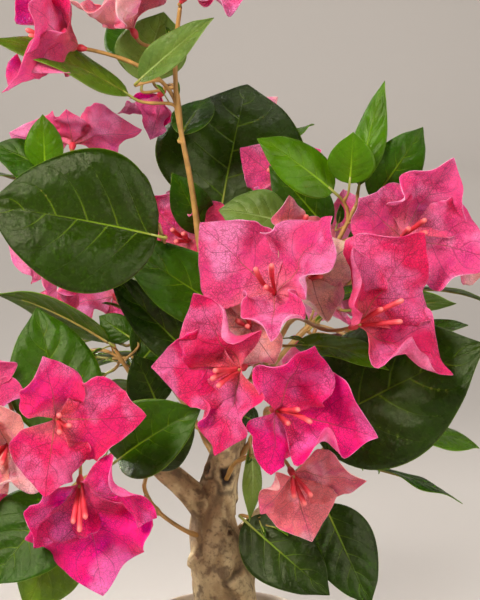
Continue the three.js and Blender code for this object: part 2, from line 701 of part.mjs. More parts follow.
function startSpray(name, plan) {
  const points = smoothPoints(plan.stem, (plan.stem.length - 1) * STEM_STEPS_PER_SPAN);
  const twigs = twigSamples(points, 0);
  const spray = { name, space: plan.space, stem: points, stemTwigs: twigs, twigs: [...twigs] };
  Object.assign(spray, { blades: [], stalks: [], samples: [], thin: [...points] });
  plan.placed.forEach((shoot) => keepShoot(spray, growShoot(spray, shoot)));
  return spray;
}

// A stalk is a slim twig that thickens where it holds a leaf or a bloom
function stalkSolid(points) {
  const sleeve = points.length - 2;
  return limbSolid(points, TWIG_SIDES, (step) => (step >= sleeve ? TWIG_END_RADIUS : TWIG_RADIUS));
}

function spraySolid(spray, limbs) {
  let solid = limbSolid(spray.stem, STEM_SIDES, () => STEM_RADIUS);
  for (const points of spray.stalks) solid = solid.add(stalkSolid(points));
  for (const blade of spray.blades) solid = solid.add(bladeSolid(blade));
  for (const limb of limbs) solid = solid.subtract(limb);
  const pieces = weldShortEdges(solid).decompose();
  pieces.sort((a, b) => b.volume() - a.volume());
  return pieces[0];
}

// Pot: a turned shell with a flat underside and a rounded rim
function potSolid() {
  const lean = (POT_RIM_RADIUS - POT_FOOT_RADIUS) / POT_HEIGHT;
  const outer = (z) => POT_FOOT_RADIUS + lean * z;
  const inner = (z) => outer(z) - POT_WALL;
  const profile = [
    [0, 0],
    [POT_FOOT_RADIUS - POT_EDGE, 0],
    [outer(POT_EDGE), POT_EDGE],
    [outer(POT_HEIGHT / 2), POT_HEIGHT / 2],
    [outer(POT_HEIGHT - POT_EDGE), POT_HEIGHT - POT_EDGE],
    [outer(POT_HEIGHT) - POT_EDGE, POT_HEIGHT],
    [inner(POT_HEIGHT) + POT_EDGE, POT_HEIGHT],
    [inner(POT_HEIGHT - POT_EDGE), POT_HEIGHT - POT_EDGE],
    [inner(POT_FLOOR), POT_FLOOR],
    [0, POT_FLOOR],
  ];
  return turnedSolid(profile);
}

// Fill: it rests on the pot's floor and meets its wall
function fillSolid() {
  const lean = (POT_RIM_RADIUS - POT_FOOT_RADIUS) / POT_HEIGHT;
  const radius = (z) => POT_FOOT_RADIUS + lean * z - POT_WALL - FIT;
  const bottom = POT_FLOOR + FIT;
  return turnedSolid([
    [0, bottom],
    [radius(bottom), bottom],
    [radius(FILL_LEVEL), FILL_LEVEL],
    [0, FILL_LEVEL],
  ]);
}

function turnedSolid(profile) {
  const points = profile.map(([radius, height]) => new THREE.Vector2(radius, height));
  const geometry = new THREE.LatheGeometry(points, POT_SIDES);
  geometry.rotateX(Math.PI / 2);
  return solidOfGeometry(geometry);
}

addNode("pot", potSolid(), "pot");
addNode("pot_fill", fillSolid(), "fill");
addNode("trunk", trunkSolid(0), "bark");

const clearOfLimbs = [trunkSolid(FIT)];
for (const [name, bough] of Object.entries(BOUGHS)) {
  addNode(name, boughSolid(bough, 0).subtract(clearOfLimbs[0]), "bark");
  clearOfLimbs.push(boughSolid(bough, FIT));
}

const spines = [TRUNK.spine, ...Object.values(BOUGHS).map((bough) => bough.spine)];
const limbSamples = spines.flatMap((spine) => smoothPoints(spine, LIMB_SAMPLE_STEPS));
const sprays = Object.entries(SPRAYS).map(([name, plan]) => startSpray(name, plan));
sprays.forEach((spray) => {
  const plan = SPRAYS[spray.name];
  const random = seededNumbers(plan.seed);
  fillSpray(spray, "bloom", plan.blooms, random, sprays, limbSamples);
  fillSpray(spray, "leaf", plan.leaves, random, sprays, limbSamples);
});
sprays.forEach((spray) => addNode(spray.name, spraySolid(spray, clearOfLimbs), "foliage"));

export default group;
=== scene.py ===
"""Artificial bougainvillea plant in a small round pot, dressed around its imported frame.

Sizes are in millimetres, as the plant's makers give them, and turn into metres where a mesh is made.
+Z is up, -Y is the front, and the origin is the middle of the pot's flat underside.
"""

import functools
import logging
import math
from dataclasses import dataclass, field
from enum import Enum

import bpy
import numpy as np
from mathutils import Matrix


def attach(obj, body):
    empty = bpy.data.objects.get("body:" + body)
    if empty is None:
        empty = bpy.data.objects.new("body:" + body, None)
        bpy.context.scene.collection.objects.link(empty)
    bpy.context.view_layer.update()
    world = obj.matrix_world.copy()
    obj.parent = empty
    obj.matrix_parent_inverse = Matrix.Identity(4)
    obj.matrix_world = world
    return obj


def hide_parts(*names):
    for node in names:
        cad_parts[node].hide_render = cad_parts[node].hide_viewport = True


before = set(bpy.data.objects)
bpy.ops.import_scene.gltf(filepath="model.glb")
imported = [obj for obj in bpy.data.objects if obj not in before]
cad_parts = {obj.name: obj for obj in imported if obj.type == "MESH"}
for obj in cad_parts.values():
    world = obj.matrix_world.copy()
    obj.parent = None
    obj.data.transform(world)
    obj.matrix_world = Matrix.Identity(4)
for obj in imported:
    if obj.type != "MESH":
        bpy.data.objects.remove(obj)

LOG = logging.getLogger("bougainvillea")
MM = 0.001
BODY = "root"
FILL_LEVEL = 80
# The depth in metres to which light glows through leaves and bracts.
GLOW_DEPTH = 0.004
# Waves start anywhere in this range, which is just over a full turn.
PHASES = 6.3
# How far apart in millimetres the flat cloths of two blades lie in the pattern, at most.
CLOTH_APART = 900

Points = np.ndarray
Rng = np.random.Generator
Material = bpy.types.Material
Socket = bpy.types.NodeSocket


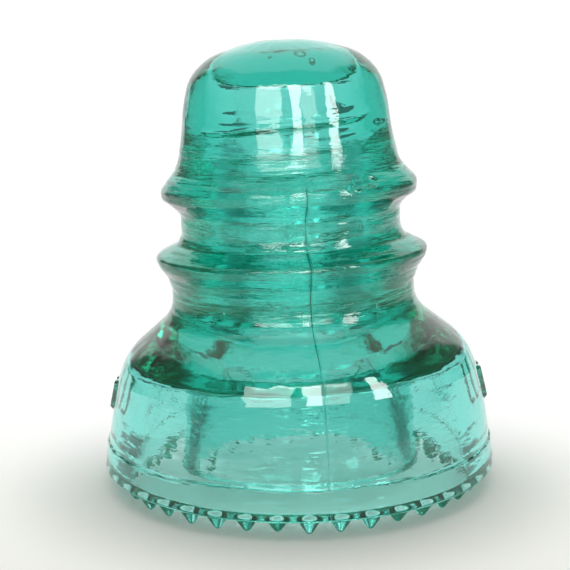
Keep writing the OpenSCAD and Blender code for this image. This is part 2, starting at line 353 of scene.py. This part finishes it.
def bars(deg, z):
    on = np.zeros_like(deg)
    for middle in (BAR_BACK, 180.0 - BAR_BACK):
        for k in range(BARS):
            aside = apart(deg, middle + (k - (BARS - 1) / 2) * BAR_PITCH)
            on = np.maximum(on, 1 - ramp(aside, *BAR_SIDE))
    return BAR_RISE * on * band(z, *BAR_SPAN)


def chips(deg, z, s):
    out = np.zeros_like(deg)
    for middle, level, wide, tall, deep in CHIPS:
        away = np.hypot(apart(deg, middle) / wide, (z - level) / tall)
        out += deep * (1 - ramp(away, 0.7, 1.0)) * (1 + uneven(CHIP_FACETS, deg, s))
    return out


def outer(deg, r, z, s):
    """The outside, streaked from the neck to the foot of the crown and calm near the rim."""
    streak = band(z, *STREAK_SPAN)
    push = uneven(OUTER_SWELL, deg, s)
    push += streak * uneven(OUTER_STREAKS, deg, s)
    push += (1 - streak) * uneven(OUTER_GRAIN, deg, s)
    push += band(z, *CORNER_SPAN) * uneven(CORNER_WRINKLES, deg, s)
    if z < CALM_UNDER:
        push *= ramp(z, *CALM_Z) * (1 - ramp(r, *CALM_R))
    push += seams(deg, r, z) + bars(deg, z) - chips(deg, z, s)
    near_step = math.exp(-(((z - STEP_Z) / STEP_REACH) ** 2))
    return push, 0.0, near_step * uneven(STEP_WANDER, deg, np.zeros_like(deg))


def rim(deg, r, z, s):
    """The flat rim with its ring of drip points, rounded cones of which some are short."""
    pitch = 360.0 / DRIPS
    k = np.round((deg - DRIP_START) / pitch)
    aside = np.radians(deg - DRIP_START - k * pitch) * DRIP_R
    away = np.hypot(aside, r - DRIP_R)
    odd = hashed(DRIP_SEED, np.mod(k, DRIPS).astype(np.int64), np.zeros_like(k).astype(np.int64))
    tall = np.where(odd > SHORT_DRIPS, 1.0, SHORT_LEAST + SHORT_MORE * odd)
    cone = np.clip((DRIP_ROOT - away) / (DRIP_ROOT - DRIP_TIP), 0, 1)
    cone = cone - TIP_BLUNT * ramp(cone, 0.8, 1.0)
    down = np.minimum(RIM_Z * tall * cone * DRIP_STRETCH, RIM_Z - 0.001)
    flat = (cone <= 0) * band(r, *RIM_SPAN)
    return 0.0, 0.0, flat * uneven(RIM_RIPPLE, deg, s) - down


def cavity(deg, r, z, s):
    return uneven(CAVITY_SWELL, deg, s) * ramp(z, *CAVITY_CALM), 0.0, 0.0


def inner(deg, r, z, s):
    return uneven(INNER_SWELL, deg, s), 0.0, 0.0


def entry(deg, r, z, s):
    return uneven(ENTRY_SWELL, deg, s) * ramp(ENTRY_TOP - z, 0.0, 2.0), 0.0, 0.0


def thread(deg, r, z, s):
    """The thread, a rounded right-hand groove that fades out at both ends."""
    turns = (z - THREAD_0) / PITCH - (deg - THREAD_A) / 360.0 + uneven(THREAD_DRIFT, deg, s)
    away = np.abs(turns - np.round(turns)) * PITCH
    groove = 0.5 + 0.5 * np.cos(math.pi * np.clip(away / GROOVE_HALF, 0, 1))
    along_hole = band(z, THREAD_0 - 1.0, THREAD_0 + 3.0, THREAD_1 - 3.0, THREAD_1 + 0.8)
    return 0.0, DEPTH * groove * along_hole + uneven(THREAD_SWELL, deg, s), 0.0


def end(deg, r, z, s):
    return 0.0, 0.0, uneven(END_SWELL, deg, s) * min(1.0, r / 6.0)


# ---------------------------------------------------------------- glass mesh

def columns():
    """Angles of the points round the axis, with more of them at the seams, and the same doubled."""
    extra = [SEAM_A + side + o for side in (0, 180) for o in SEAM_COLUMNS]
    angles = np.concatenate([np.arange(0, 360, COLUMN_STEP), extra])
    angles = np.unique(np.round(np.mod(angles, 360.0), 4))
    coarse = [angles[0]]
    for a in angles[1:]:
        if a - coarse[-1] >= COLUMN_GAP:
            coarse.append(a)
    coarse = np.array(coarse)
    following = np.append(coarse[1:], coarse[0] + 360.0)
    return coarse, np.ravel(np.stack([coarse, (coarse + following) / 2], 1))


def rows_of(section):
    """One row of points round the axis for each point of the section except its two ends."""
    coarse, fine = columns()
    flat = np.array([(r, z) for r, z, _ in section])
    along = np.concatenate([[0], np.cumsum(np.linalg.norm(np.diff(flat, axis=0), axis=1))])
    tangent = np.gradient(flat, axis=0)
    tangent /= np.linalg.norm(tangent, axis=1)[:, None]
    rows = []
    for i in range(1, len(section) - 1):
        r, z, stretch = section[i]
        use_fine = stretch is rim or (stretch in (outer, cavity) and z < FINE_BELOW)
        deg = fine if use_fine else coarse
        push, aside, up = stretch(deg, r, z, along[i])
        rr = r + aside - push * tangent[i][1]  # out of the glass is to the left of the section's run
        zz = z + up + push * tangent[i][0]
        around = np.radians(deg)
        rows.append(np.stack(np.broadcast_arrays(rr * np.cos(around), rr * np.sin(around), zz), 1))
    return rows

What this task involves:
Beginning with the line containing "const clearOfLimbs = [trunkSolid(FIT)];" and ending with the line containing "imported = [obj", extract those lines exactly from the listing above, and only those.

Answer to the task:
const clearOfLimbs = [trunkSolid(FIT)];
for (const [name, bough] of Object.entries(BOUGHS)) {
  addNode(name, boughSolid(bough, 0).subtract(clearOfLimbs[0]), "bark");
  clearOfLimbs.push(boughSolid(bough, FIT));
}

const spines = [TRUNK.spine, ...Object.values(BOUGHS).map((bough) => bough.spine)];
const limbSamples = spines.flatMap((spine) => smoothPoints(spine, LIMB_SAMPLE_STEPS));
const sprays = Object.entries(SPRAYS).map(([name, plan]) => startSpray(name, plan));
sprays.forEach((spray) => {
  const plan = SPRAYS[spray.name];
  const random = seededNumbers(plan.seed);
  fillSpray(spray, "bloom", plan.blooms, random, sprays, limbSamples);
  fillSpray(spray, "leaf", plan.leaves, random, sprays, limbSamples);
});
sprays.forEach((spray) => addNode(spray.name, spraySolid(spray, clearOfLimbs), "foliage"));

export default group;
=== scene.py ===
"""Artificial bougainvillea plant in a small round pot, dressed around its imported frame.

Sizes are in millimetres, as the plant's makers give them, and turn into metres where a mesh is made.
+Z is up, -Y is the front, and the origin is the middle of the pot's flat underside.
"""

import functools
import logging
import math
from dataclasses import dataclass, field
from enum import Enum

import bpy
import numpy as np
from mathutils import Matrix


def attach(obj, body):
    empty = bpy.data.objects.get("body:" + body)
    if empty is None:
        empty = bpy.data.objects.new("body:" + body, None)
        bpy.context.scene.collection.objects.link(empty)
    bpy.context.view_layer.update()
    world = obj.matrix_world.copy()
    obj.parent = empty
    obj.matrix_parent_inverse = Matrix.Identity(4)
    obj.matrix_world = world
    return obj


def hide_parts(*names):
    for node in names:
        cad_parts[node].hide_render = cad_parts[node].hide_viewport = True


before = set(bpy.data.objects)
bpy.ops.import_scene.gltf(filepath="model.glb")
imported = [obj for obj in bpy.data.objects if obj not in before]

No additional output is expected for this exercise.